Tighter Information-Theoretic Generalization Bounds via a Novel Class of Change of Measure Inequalities
Yanxiao Liu, Yijun Fan, Deniz Gündüz
TL;DR
This work addresses the problem of providing tighter high-probability generalization bounds for stochastic learning algorithms by introducing a novel class of change-of-measure inequalities derived from the data processing inequality for $f$-divergences. By unifying a broad set of information measures—including $f$-divergences (KL, $\chi^2$), Rényi divergence, and Sibson $\alpha$-mutual information (maximal leakage as a special case)—the authors obtain flexible, tighter bounds that apply across PAC-Bayesian theory, conditional mutual information, and differential privacy contexts. The proposed DPI-based framework yields novel bounds and recovers several known results with simpler analyses, while often outperforming existing bounds in key regimes. This approach provides a versatile toolkit for provable generalization guarantees across privacy-preserving, stability-based, and Bayesian learning settings, with potential applicability to deep learning generalization analyses as well.
Abstract
In this paper, we propose a novel class of change of measure inequalities via a unified framework based on the data processing inequality for $f$-divergences, which is surprisingly elementary yet powerful enough to yield tighter inequalities. We provide change of measure inequalities in terms of a broad family of information measures, including $f$-divergences (with Kullback-Leibler divergence and $χ^2$-divergence as special cases), Rényi divergence, and $α$-mutual information (with maximal leakage as a special case).

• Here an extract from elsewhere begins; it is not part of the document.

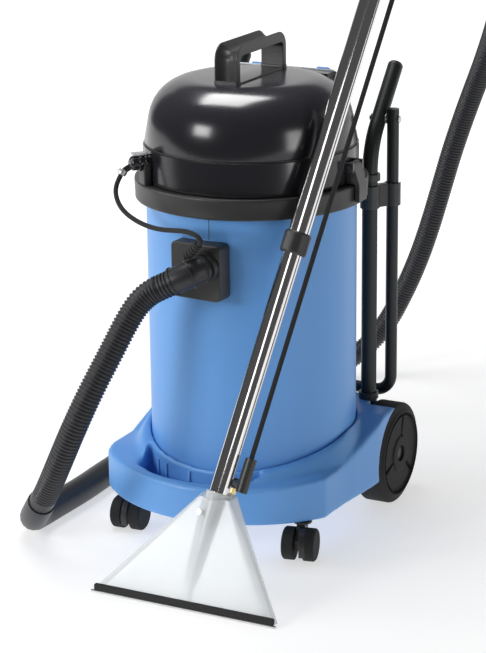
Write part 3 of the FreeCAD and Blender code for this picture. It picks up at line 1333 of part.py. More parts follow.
for thing in doc.Objects:
    if "Invalid" in thing.State or "Error" in thing.State:
        raise ValueError(f"{thing.Label} failed: {thing.State}")
for label, thing in NODES.items():
    if thing.Shape.isNull() or not thing.Shape.isValid() or not thing.Shape.Solids:
        raise ValueError(f"{label} has no valid solid")

os.makedirs("parts", exist_ok=True)
for label, thing in NODES.items():
    thing.Shape.exportStep(f"parts/{label}.step")
print(f"{len(NODES)} nodes written")
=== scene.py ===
"""Looks of a wheeled tub carpet cleaner, dressed over its packed construction model.

Everything is in metres in the model's own frame: Z runs up the tub's axis, -Y is the front with
the suction port, and +X is the side where the wand leans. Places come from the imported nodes'
boxes, and each class below holds the sizes of its own sub-assembly.
"""

from __future__ import annotations

import json
import logging
import math
from dataclasses import dataclass
from enum import Enum
from typing import Sequence

import bmesh
import bpy
import numpy as np
from mathutils import Matrix, Vector

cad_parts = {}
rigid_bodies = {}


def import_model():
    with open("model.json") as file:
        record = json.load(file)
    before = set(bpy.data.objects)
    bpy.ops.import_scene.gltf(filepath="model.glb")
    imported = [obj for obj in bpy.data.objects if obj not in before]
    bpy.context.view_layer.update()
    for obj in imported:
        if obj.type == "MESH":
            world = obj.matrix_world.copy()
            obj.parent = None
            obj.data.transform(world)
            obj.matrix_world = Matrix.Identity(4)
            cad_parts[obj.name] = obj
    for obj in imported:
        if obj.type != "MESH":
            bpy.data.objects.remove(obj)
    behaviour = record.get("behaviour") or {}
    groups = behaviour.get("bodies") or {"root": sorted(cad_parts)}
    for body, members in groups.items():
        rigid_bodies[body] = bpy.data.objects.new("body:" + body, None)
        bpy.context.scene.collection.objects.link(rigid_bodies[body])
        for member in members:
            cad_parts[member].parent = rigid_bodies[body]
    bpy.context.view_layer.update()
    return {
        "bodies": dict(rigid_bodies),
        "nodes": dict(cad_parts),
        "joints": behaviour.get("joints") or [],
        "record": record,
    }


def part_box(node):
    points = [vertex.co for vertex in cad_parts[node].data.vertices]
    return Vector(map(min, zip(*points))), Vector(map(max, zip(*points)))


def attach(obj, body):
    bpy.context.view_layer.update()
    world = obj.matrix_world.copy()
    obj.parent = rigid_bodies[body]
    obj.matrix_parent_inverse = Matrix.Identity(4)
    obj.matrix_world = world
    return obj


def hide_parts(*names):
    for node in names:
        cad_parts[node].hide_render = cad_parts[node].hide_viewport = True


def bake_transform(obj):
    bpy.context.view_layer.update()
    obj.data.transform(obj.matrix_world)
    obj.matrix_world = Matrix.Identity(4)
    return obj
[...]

We then embed these inequalities into the analysis of generalization error for stochastic learning algorithms, yielding novel and tighter high-probability information-theoretic generalization bounds, while also recovering several best-known results via simplified analyses. A key advantage of our framework is its flexibility: it readily adapts to a range of settings, including the conditional mutual information framework, PAC-Bayesian theory, and differential privacy mechanisms, for which we derive new generalization bounds.